Sędzia:
-
Video:
Zebrali skład - W ostatnim czasie z małymi problemami kadrowymi musieli mierzyć się zawodnicy TS-u Logitech, ale najwyraźniej te już się zakończyły, bo Wojciech Felisiak miał wczoraj do dyspozycji dziewięciu zawodników i od razu było widać, że ich gra wygląda lepiej. Niewątpliwie postraszyli przecież lidera rozgrywek, który przegrał do tej pory zimą tylko raz.
Prosta taktyka - Zamykający tabelę Ligi C Logitech niewątpliwie w ostatnim czasie jest w pewnym kryzysie, a w starciu z Nothing długo realizowali prostą taktykę, która przynosiła efekty. Długimi piłkami uruchamiali szybkiego i silnego Arkadiusza Wałaszka, który dwukrotnie zaskoczył bramkarza rywali i dał nadzieję na punkty. Skończyło się bez nich, jednak dlugo zawodnicy w błękitnych trykotach znajdowali się w grze.

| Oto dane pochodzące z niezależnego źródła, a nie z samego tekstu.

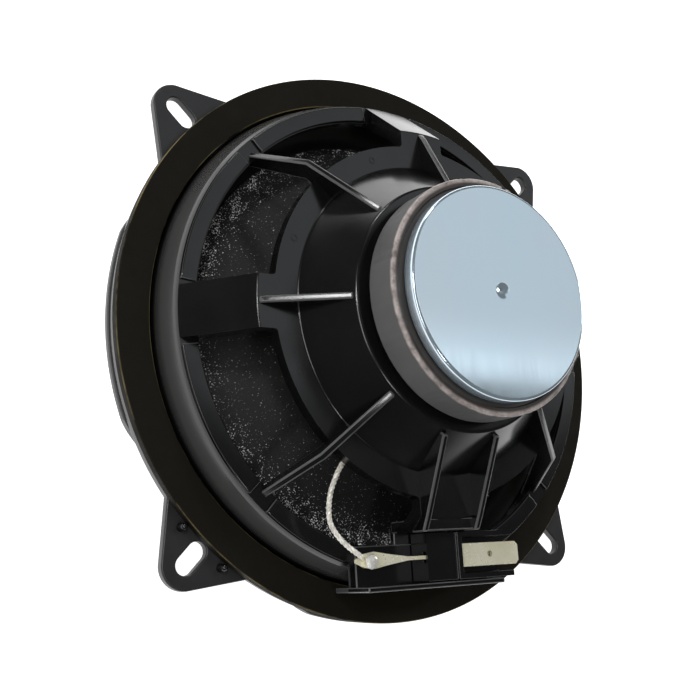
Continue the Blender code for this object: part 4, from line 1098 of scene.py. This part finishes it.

Trzy karne - Aż trzy rzuty karne zostały podyktowane w tym spotkaniu dla Nothing Toulouse, jednak tylko dwa z nich udało się Mateuszowi Mrożkowi zamienić na bramki. Może sobie pluć w brodę wykonawca "jedenastek" w ekipie lidera, bo mógł w tym starciu zdobyć więcej niż hat-tricka, którego ustrzelił.